White bean extract shows enormous potential for preventing the blood sugar and insulin spikes associated with many chronic health disorders (Preuss 2007). Slowing starch digestion prolongs the amount of time it takes for the stomach to empty its contents, reducing the amount of carbohydrate calories released at any one time into the intestine (Layer 1986).
White bean extracts operate along numerous overlapping pathways in multiple, related physiological systems. Laboratory research shows that supplementation with white bean extract promotes weight loss in obese animals, with dramatic reduction in fat accumulation without loss of muscle mass (Santoro 1997; Pusztai 1998). Plasma insulin levels also dropped substantially following a high-carbohydrate meal including white bean extract in pre-clinical studies, reflecting a much more gradual rise in blood sugar levels (Pusztai 1998).
Extracts from kelp (Ascophyllum nodosum) and bladderwrack (Fucus vesiculosus) have been demonstrated to inhibit the activity of the digestive enzymes alpha-amylase and alpha-glucosidase (Paradis 2011). Inhibition of these enzymes interferes with the digestion of dietary starches and may reduce or slow the absorption of high glycemic carbohydrates (Preuss 2009).

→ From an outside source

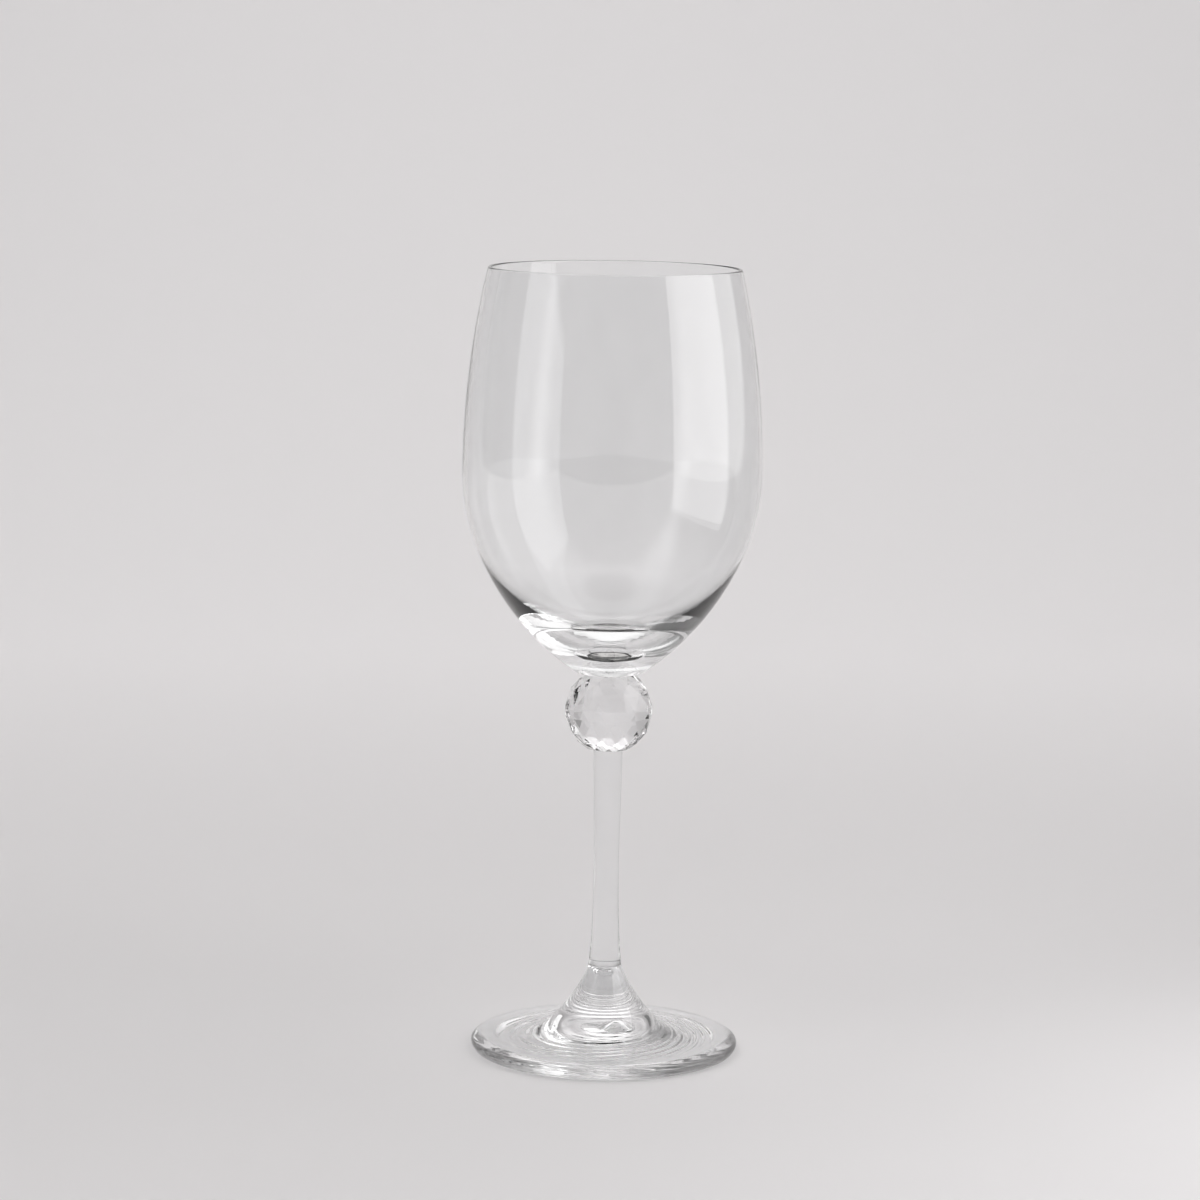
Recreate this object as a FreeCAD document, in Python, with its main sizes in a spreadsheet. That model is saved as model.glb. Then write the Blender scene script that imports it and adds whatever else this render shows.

Sucrose (table sugar) is composed of 2 simple sugar molecules, glucose and fructose. It is poorly absorbed in the intestine in this form. In order to be utilized, it must first be broken down by the digestive enzyme sucrase. Blocking the enzymatic action of sucrase therefore reduces uptake of sucrose. Researchers have identified a potent sucrase inhibitor called L-arabinose. L-arabinose, an indigestible plant compound, cannot be absorbed into the blood. Instead, it remains in the digestive tract and is eventually excreted (Seri 1996; Osaki 2001). By blocking the metabolism of sucrose, L-arabinose inhibits the spike in blood sugar and fat synthesis that would otherwise follow a sugar-rich meal (Osaki 2001).